Smoke And Ash Engulf The Sky As Dormant Kadovar Volcano Erupts In PNG

Hundreds of islanders fled for safety after a long-dormant volcano surprisingly erupted, covering the Kadovar Island with ash and debris.


A volcano in Papua New Guinea surprisingly woke up from its long slumber, spewing lava for the first time in years and sending ash clouds 2.1 kilometers above the sea level.

More than 500 residents of the Kadovar Island have been evacuated to Blup Blup Island in the north, according to the local media.

Kadovar, a 365 meters tall volcanic island located just north-east of PNG at a distance of nearly 24kilometers, began to erupt Friday around noon. According to the experts, it is the “first surprise volcano to erupt in 2018.”

The volcano has not only engulfed the island with thick dust and clouds of smoke but has also been showering neighboring islands with volcanic ash. 

Experts are looking for the possible reasons for the unexpected eruption.

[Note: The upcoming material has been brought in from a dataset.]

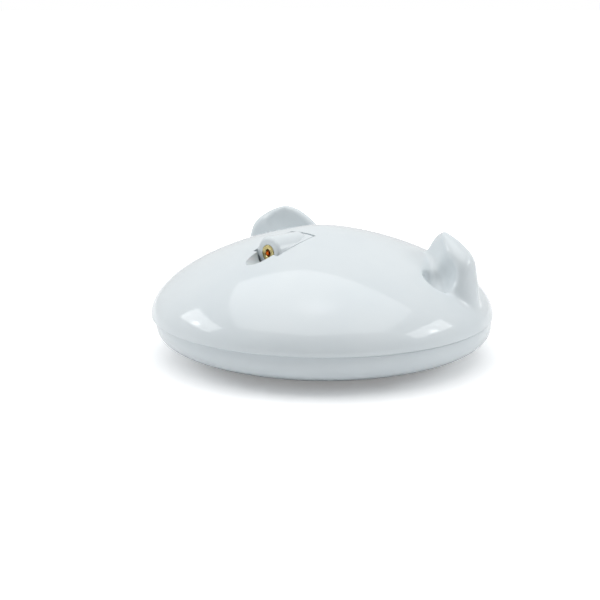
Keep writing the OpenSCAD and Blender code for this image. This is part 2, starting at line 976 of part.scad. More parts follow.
module drive_motor() {
  color([0.75, 0.76, 0.78])
    at_xy(motor_axis)
      difference() {
        union() {
          translate([0, 0, motor_z])
            rotate_extrude()
              polygon([[0, 0], [motor_r, 0], [motor_r, motor_h - 0.8], [motor_r - 0.8, motor_h],
                [4, motor_h], [4, motor_h + 0.8], [0, motor_h + 0.8]]);
          translate([0, 0, motor_z - 1])
            cylinder(r = 3, h = 2);
        }
        translate([0, 0, motor_z - 2])
          cylinder(r = shaft_r + 0.04, h = first_wheel_z + 12 - motor_z + 2);
        for (place = motor_screw_places)
          at_xy(place - motor_axis, motor_z - 1)
            cylinder(r = 1.02, h = 4);
      }
}

module motor_screws() {
  color("silver")
    for (place = motor_screw_places)
      at_xy(place, plate_z)
        screw_up(1, 4.8, 1.8, 1.2);
}

wire_r = 0.6;
motor_lug = [7.5, 6.5];
laser_lead_start = 17; // from the brass ring back to where the leads begin
board_top = board_z + board_h;
motor_back = motor_z + motor_h;

module motor_leads() {
  color([0.75, 0.15, 0.12])
    for (side = [-1, 1])
      wire([[motor_axis[0] + side * motor_lug[0], motor_axis[1] - motor_lug[1], motor_back],
        [motor_axis[0] + side * motor_lug[0], motor_axis[1] - motor_lug[1], motor_back + 1.6],
        [side * 13.5, motor_axis[1] - motor_lug[1] + 1.3, motor_back + 1.6],
        [side * 13.5, -33, motor_back + 1.4],
        [side * 13, -8, motor_back + 0.8],
        [side * 5, 33, board_top + 3],
        [side * 5, 33, board_top]], wire_r);
}

module battery_leads() {
  color([0.15, 0.15, 0.16])
    for (side = [-1, 1])
      wire([[side * (box_half_x + box_wall + 1), cells_y, box_top - 3],
        [side * (box_half_x + box_wall + 1), cells_y, board_top + 2],
        [side * (board_half_x - 2), cells_y, board_top + 2],
        [side * (board_half_x - 2), cells_y, board_top]], wire_r);
}

module laser_leads() {
  color([0.7, 0.12, 0.1])
    for (side = [-1, 1])
      wire([[side * 0.8, -laser_y + laser_lead_start, laser_z],
        [side * 0.8, -8, laser_z - 0.5],
        [side * 1.5, 12, 40],
        [side * 1.5, 31.5, board_top + 3],
        [side * 1.5, 31.5, board_top]], 0.5);
}

turntable_foot();
foot_pad();
thrust_ring();
hub_gear();
hub_washer();
hub_screw();
lower_shell();
top_shell();
case_screws();
battery_door();
battery_door_screw();
battery_cells();
battery_springs();
battery_contacts();
circuit_board();
board_screws();
tact_switch();
control_chip();
smoothing_capacitor();
gear_plate();
gear_plate_screws();
gear_axles();
intermediate_gear();
reduction_gear();
motor_pinion();
motor_shaft();
drive_motor();
motor_screws();
motor_leads();
battery_leads();
laser_leads();
laser_hood();
laser_barrel();
laser_lens();
laser_diode();
diode_board();
hood_pivot_pin();
pivot_clip();
power_button();
switch_plunger();
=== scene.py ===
import json
import math

import bpy
import numpy as np
from mathutils import Matrix, Vector


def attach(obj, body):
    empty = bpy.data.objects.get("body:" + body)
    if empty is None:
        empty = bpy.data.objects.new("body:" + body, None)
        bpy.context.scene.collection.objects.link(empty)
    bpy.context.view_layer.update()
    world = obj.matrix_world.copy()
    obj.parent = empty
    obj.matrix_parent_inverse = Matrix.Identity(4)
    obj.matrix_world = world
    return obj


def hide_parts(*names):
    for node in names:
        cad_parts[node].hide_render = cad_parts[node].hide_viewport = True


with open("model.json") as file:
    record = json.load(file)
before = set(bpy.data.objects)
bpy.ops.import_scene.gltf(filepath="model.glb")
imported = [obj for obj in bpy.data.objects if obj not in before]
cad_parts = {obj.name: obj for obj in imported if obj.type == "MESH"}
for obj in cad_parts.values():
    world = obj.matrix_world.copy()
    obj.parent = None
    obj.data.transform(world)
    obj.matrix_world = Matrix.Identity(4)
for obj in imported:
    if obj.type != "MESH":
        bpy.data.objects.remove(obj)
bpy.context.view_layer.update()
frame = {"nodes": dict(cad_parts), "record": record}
print("frame loaded:", len(frame["nodes"]), "nodes")

mm = 0.001


# Small helpers for modelling

def deselectAll():
    bpy.ops.object.select_all(action="DESELECT")


def editMode():
    bpy.ops.object.mode_set(mode="EDIT")


def objectMode():
    bpy.ops.object.mode_set(mode="OBJECT")


def newPiece(name):
    piece = bpy.context.object
    piece.name = name
    piece.data.name = name
    return piece


def selectOnly(piece):
    deselectAll()
    piece.select_set(True)
    bpy.context.view_layer.objects.active = piece


def readPoints(piece):
    # Vertex places in millimetres
    co = np.empty(len(piece.data.vertices) * 3, np.float32)
    piece.data.vertices.foreach_get("co", co)
    return co.reshape(-1, 3).astype(float) / mm


def writePoints(piece, points):
    piece.data.vertices.foreach_set("co", (points * mm).astype(np.float32).ravel())
    piece.data.update()


def applyModifier(piece, modifier):
    selectOnly(piece)
    bpy.ops.object.modifier_apply(modifier=modifier.name)


def combine(piece, tool, operation="DIFFERENCE"):
    # Boolean of two closed meshes; the tool is used up
    modifier = piece.modifiers.new("combine", "BOOLEAN")
    modifier.operation = operation
    modifier.solver = "MANIFOLD"
    modifier.object = tool
    applyModifier(piece, modifier)
    bpy.data.objects.remove(tool)
    return piece


def bevelEdges(piece, width, segments=3, angle=30):
    modifier = piece.modifiers.new("bevel", "BEVEL")
    modifier.width = width * mm
    modifier.segments = segments
    modifier.limit_method = "ANGLE"
    modifier.angle_limit = math.radians(angle)
    modifier.harden_normals = False
    applyModifier(piece, modifier)


def smoothShade(piece, angle=32):
    selectOnly(piece)
    bpy.ops.object.shade_smooth_by_angle(angle=math.radians(angle))


def turned(name, outline, steps=96, base=(0, 0, 0), axis="Z"):
    # A piece turned on a lathe: outline holds (radius, place along the axis) in mm
    def place(point):
        if axis == "Z":
            return Vector((base[0] + point[0], base[1], base[2] + point[1])) * mm
        if axis == "Y":
            return Vector((base[0] + point[0], base[1] + point[1], base[2])) * mm
        return Vector((base[0] + point[1], base[1], base[2] + point[0])) * mm

    deselectAll()
    bpy.ops.mesh.primitive_plane_add(size=0.01)
    piece = newPiece(name)
    editMode()
    bpy.ops.mesh.select_mode(type="VERT")
    bpy.ops.mesh.merge(type="CENTER")
    bpy.ops.transform.translate(value=place(outline[0]))
    for here, there in zip(outline, outline[1:]):
        step = place(there) - place(here)
        bpy.ops.mesh.extrude_vertices_move(TRANSFORM_OT_translate={"value": step})
    bpy.ops.mesh.select_all(action="SELECT")
    direction = {"X": (1, 0, 0), "Y": (0, 1, 0), "Z": (0, 0, 1)}[axis]
    bpy.ops.mesh.spin(steps=steps, angle=2 * math.pi, center=Vector(base) * mm, axis=direction)
    bpy.ops.mesh.select_all(action="SELECT")
    bpy.ops.mesh.remove_doubles(threshold=2e-6)
    bpy.ops.mesh.normals_make_consistent(inside=False)
    objectMode()
    return piece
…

“It’s just a continuous emission of volcanic ash at the moment,” said Cheyne O’Brien, a forecaster at the Darwin Volcanic Ash Advisory Centre.

If the wind changes its direction, the rescue operations might get affected at PNG’s Wewak airport, O’Brien added.


Authorities responded quickly to the distressed residents’ calls asking for help. Boats were sent from Kopar, a neighboring island, nearly half an hour away, to evacuate the residents.

“The island is in a critical situation. The clouds are darker and increasing at an alarming rate,” said Tom Kelly, a Kopar council member.

Wewak District Administrator Ricky Wobar said the situation on the island had “worsened,” after they flew overhead “to assess the situation on the island, where they observed lava coming out of the once dormant volcano.”


The Rabaul Volcanological Observatory told local news website Loop PNG the eruption could become “explosive” and there is a potential threat of tsunamis and landslides.

“Due to the steepness of the island, landslides are possible and together with the explosive nature of the magma, tsunamis may be generated,” a report read. “It appears from satellite imagery and aerial photographs that it started with mild vulcanian activity from a vent at the SE (southeast) base of the cumulodome. It appears a fissure may be opening just inside of the western wall of the vent’s breach, descending down to at least sea level.”

There were no confirmed records of a previous eruption of Kadovar, said Chris Firth, a volcanologist at the Macquarie University in New South Wales.  

While it is the first time the volcano is believed to have erupted, a possible eruption was witnessed by early explorers in 1700. In 1976, the volcano displayed a short period of heightened thermal activity before a burst of “seismic unrest” in 2015.